I hope we shall firmly but mildly refuse to say it. It is the only honorable or dignified or conscientious position for us of the North. But, do you see the result of these municipal elections in Massachusetts? That does not look like firmness. There may be flinching. But so it is, under the great Providence, that the world wears around questions which it cannot sharply meet.

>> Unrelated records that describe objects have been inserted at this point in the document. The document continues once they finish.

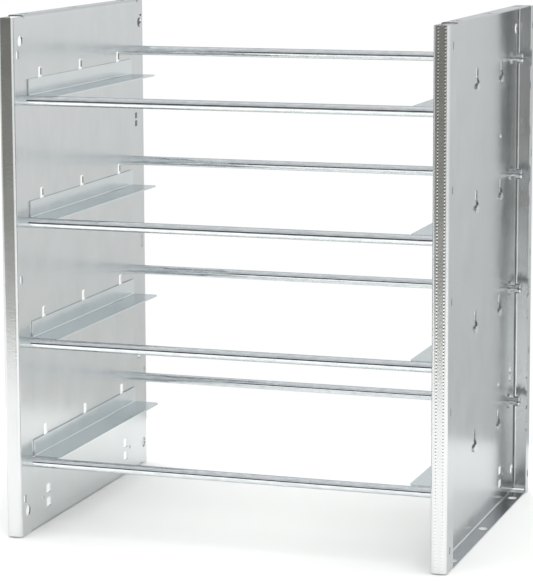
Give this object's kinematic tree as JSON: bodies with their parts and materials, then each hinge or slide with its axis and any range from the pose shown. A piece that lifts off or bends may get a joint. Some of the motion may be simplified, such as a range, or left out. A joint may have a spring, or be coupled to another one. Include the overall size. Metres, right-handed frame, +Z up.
{
  "type": "hanging file rack",
  "caption": "Open rack of two bent galvanised sheet side panels joined by bright round tubes in tiers, front and rear, with hook-on L-shaped ledges inside.",
  "frame": {"origin": "middle of the rack's footprint, on the plane it stands on", "axes": "+X to the rack's right, +Y from front to rear, +Z up"},
  "size_m": [0.658, 0.5, 0.75],
  "materials": {
    "panel_sheet": "galvanised, satin",
    "ledge_sheet": "galvanised, satin",
    "rod_tube": "bright zinc plated",
    "plug_steel": "turned steel",
    "zinc_fastener": "zinc plated"
  },
  "bodies": {
    "frame": {"left_side_panel": "panel_sheet", "right_side_panel": "panel_sheet", "front_rod_1": "rod_tube", "front_rod_2": "rod_tube", "front_rod_3": "rod_tube", "front_rod_4": "rod_tube", "rear_rod_1": "rod_tube", "rear_rod_2": "rod_tube", "rear_rod_3": "rod_tube", "rear_rod_4": "rod_tube", "left_rod_plugs": "plug_steel", "right_rod_plugs": "plug_steel", "left_rod_washers": "zinc_fastener", "right_rod_washers": "zinc_fastener", "left_rod_bolts": "zinc_fastener", "right_rod_bolts": "zinc_fastener"},
    "left_ledge_1_hung": {"left_ledge_1": "ledge_sheet"},
    "left_ledge_2_hung": {"left_ledge_2": "ledge_sheet"},
    "left_ledge_3_hung": {"left_ledge_3": "ledge_sheet"},
    "left_ledge_4_hung": {"left_ledge_4": "ledge_sheet"},
    "right_ledge_1_hung": {"right_ledge_1": "ledge_sheet"},
    "right_ledge_2_hung": {"right_ledge_2": "ledge_sheet"},
    "right_ledge_3_hung": {"right_ledge_3": "ledge_sheet"},
    "right_ledge_4_hung": {"right_ledge_4": "ledge_sheet"}
  },
  "joints": [
    {"name": "left_ledge_1_lift", "type": "slide", "parent": "frame", "child": "left_ledge_1_hung", "axis": [0, 0, 1], "range_m": [0, 0.008]},
    {"name": "left_ledge_2_lift", "type": "slide", "parent": "frame", "child": "left_ledge_2_hung", "axis": [0, 0, 1], "range_m": [0, 0.008]},
    {"name": "left_ledge_3_lift", "type": "slide", "parent": "frame", "child": "left_ledge_3_hung", "axis": [0, 0, 1], "range_m": [0, 0.008]},
    {"name": "left_ledge_4_lift", "type": "slide", "parent": "frame", "child": "left_ledge_4_hung", "axis": [0, 0, 1], "range_m": [0, 0.008]},
    {"name": "right_ledge_1_lift", "type": "slide", "parent": "frame", "child": "right_ledge_1_hung", "axis": [0, 0, 1], "range_m": [0, 0.008]},
    {"name": "right_ledge_2_lift", "type": "slide", "parent": "frame", "child": "right_ledge_2_hung", "axis": [0, 0, 1], "range_m": [0, 0.008]},
    {"name": "right_ledge_3_lift", "type": "slide", "parent": "frame", "child": "right_ledge_3_hung", "axis": [0, 0, 1], "range_m": [0, 0.008]},
    {"name": "right_ledge_4_lift", "type": "slide", "parent": "frame", "child": "right_ledge_4_hung", "axis": [0, 0, 1], "range_m": [0, 0.008]}
  ]
}
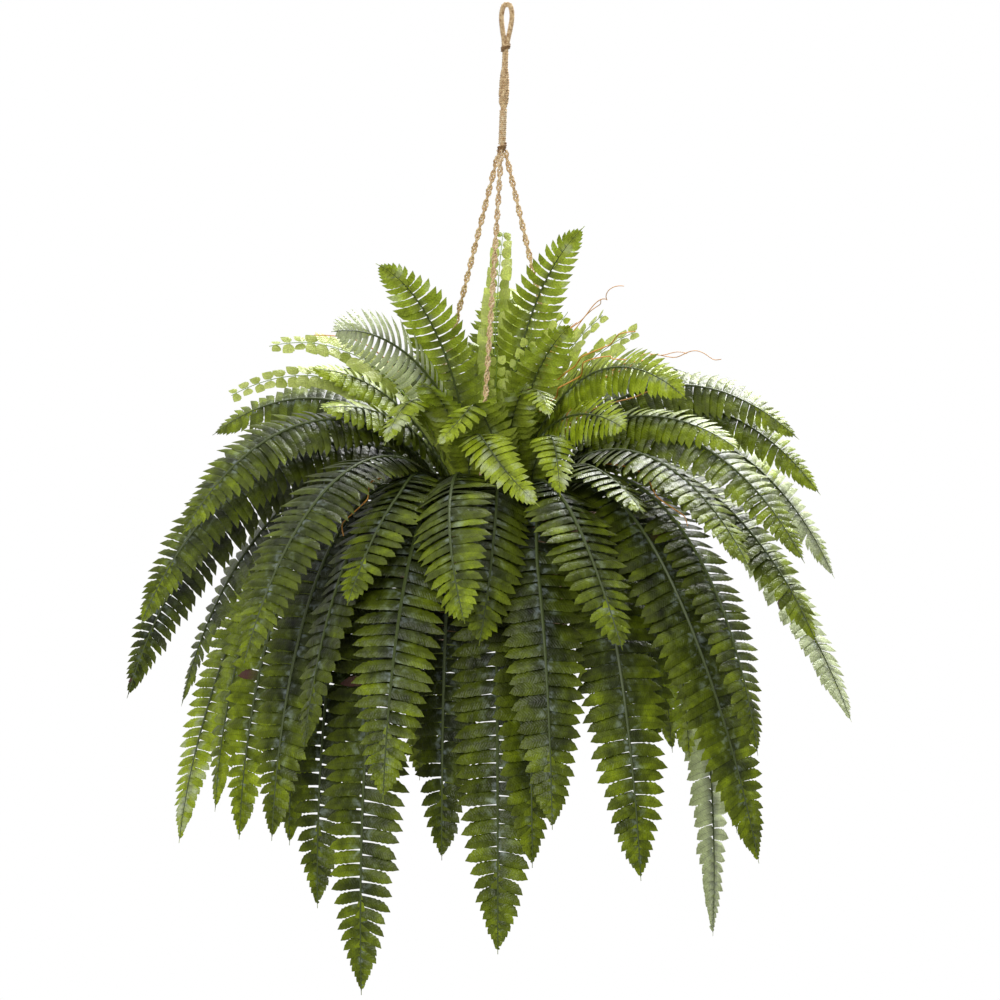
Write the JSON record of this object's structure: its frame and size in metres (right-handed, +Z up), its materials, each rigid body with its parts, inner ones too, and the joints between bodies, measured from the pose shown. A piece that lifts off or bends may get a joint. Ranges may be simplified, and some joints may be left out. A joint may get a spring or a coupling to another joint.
{
  "type": "boston fern in basket",
  "caption": "Hanging Boston fern with long arching and trailing fronds, in a woven basket on a knotted jute hanger with a loop.",
  "frame": {"origin": "top of the hanging loop's eye, where a hook carries the plant", "axes": "+Z up, +X to the right of the show side, -Y out of the show side"},
  "size_m": [0.6614, 0.5939, 0.8511],
  "materials": {
    "fresh_frond": "satin",
    "deep_frond": "satin",
    "young_sprig": "matte",
    "runner": "matte",
    "soil": "matte",
    "wicker": "matte",
    "jute": "matte",
    "twine": "matte"
  },
  "bodies": {
    "root": {"frond_01": "fresh_frond", "frond_02": "fresh_frond", "frond_03": "fresh_frond", "frond_04": "fresh_frond", "frond_05": "fresh_frond", "frond_06": "fresh_frond", "frond_07": "fresh_frond", "frond_08": "fresh_frond", "frond_09": "fresh_frond", "frond_10": "fresh_frond", "frond_11": "deep_frond", "frond_12": "fresh_frond", "frond_13": "deep_frond", "frond_14": "deep_frond", "frond_15": "fresh_frond", "frond_16": "deep_frond", "frond_17": "deep_frond", "frond_18": "deep_frond", "frond_19": "deep_frond", "frond_20": "deep_frond", "frond_21": "deep_frond", "frond_22": "deep_frond", "frond_23": "deep_frond", "frond_24": "deep_frond", "frond_25": "deep_frond", "frond_26": "deep_frond", "frond_27": "deep_frond", "frond_28": "deep_frond", "frond_29": "deep_frond", "frond_30": "deep_frond", "frond_31": "deep_frond", "frond_32": "deep_frond", "frond_33": "deep_frond", "frond_34": "deep_frond", "frond_35": "fresh_frond", "frond_36": "fresh_frond", "frond_37": "fresh_frond", "frond_38": "deep_frond", "frond_39": "deep_frond", "frond_40": "deep_frond", "frond_41": "deep_frond", "frond_42": "deep_frond", "sprig_1": "young_sprig", "sprig_2": "young_sprig", "sprig_3": "young_sprig", "sprig_4": "young_sprig", "runner_1": "runner", "runner_2": "runner", "soil": "soil", "basket": "wicker", "hanging_loop": "jute", "loop_binding": "twine", "neck_whipping": "twine", "cord_front": "jute", "tie_front": "jute", "cord_right": "jute", "tie_right": "jute", "cord_left": "jute", "tie_left": "jute"}
  },
  "joints": []
}
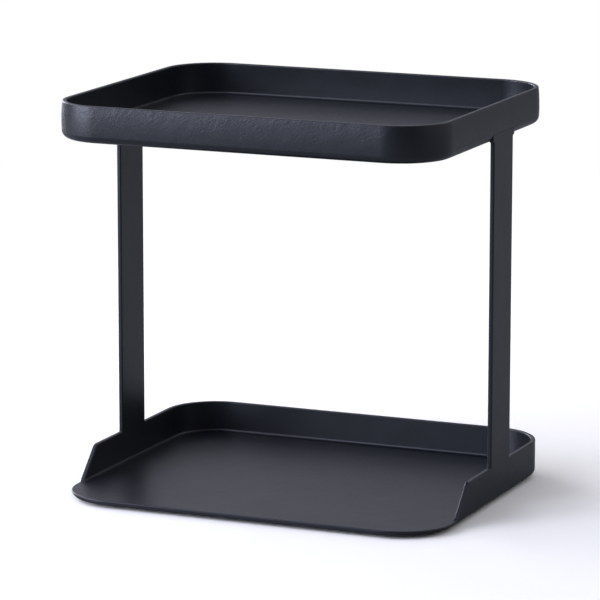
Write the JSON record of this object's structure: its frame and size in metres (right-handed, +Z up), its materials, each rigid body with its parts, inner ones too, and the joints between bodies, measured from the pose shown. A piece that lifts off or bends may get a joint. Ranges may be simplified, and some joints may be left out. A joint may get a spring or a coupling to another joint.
{
  "type": "two-tier condiment rack",
  "caption": "Black steel countertop rack with a rimmed upper tray, an open-fronted lower tray with sloped side rims, and a flat post up each side.",
  "frame": {"origin": "on the surface the rack stands on, under the middle of its overall bounding box", "axes": "+Z up; +X to the viewer's right when facing the open front; -Y towards the viewer, +Y towards the back wall"},
  "size_m": [0.18, 0.15, 0.1778],
  "materials": {
    "top_tray_coat": "matte black powder coat, fine orange-peel texture",
    "bottom_tray_coat": "matte black powder coat, fine orange-peel texture",
    "post_coat": "matte black powder coat, fine orange-peel texture",
    "pad": "matte black rubber"
  },
  "bodies": {
    "root": {"top_tray": "top_tray_coat", "bottom_tray": "bottom_tray_coat", "left_post": "post_coat", "right_post": "post_coat", "foot_front_left": "pad", "foot_front_right": "pad", "foot_back_left": "pad", "foot_back_right": "pad"}
  },
  "joints": []
}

These matters take precedence of all others now-adays, or else my first word would have been to say how glad we were to hear that C. is well again.

Yours as ever,

ORVILLE DEWEY.

[256] To his Daughter Mary.

BOSTON, Feb. 10, 1861.

HAPPILY for my peace of mind, I have been over to the post-office this evening and got your letter. For my one want has been to know how that tremendous Thursday afternoon and night took you; that is, whether it took you off the ground, or the roof off the house. Here, it did not unroof any houses, but it blew over a carryall in Beacon Street; and when Dr. J. went out, like a good Samaritan, to help the people, it did not respect his virtue at all, but blew him over. Blew him over the fence, it was said; at any rate; landed him on his face, which was much bruised, and dislocated his shoulder. So you see I could not tell what pranks the same wind might play around the corners of certain houses or barns afar off.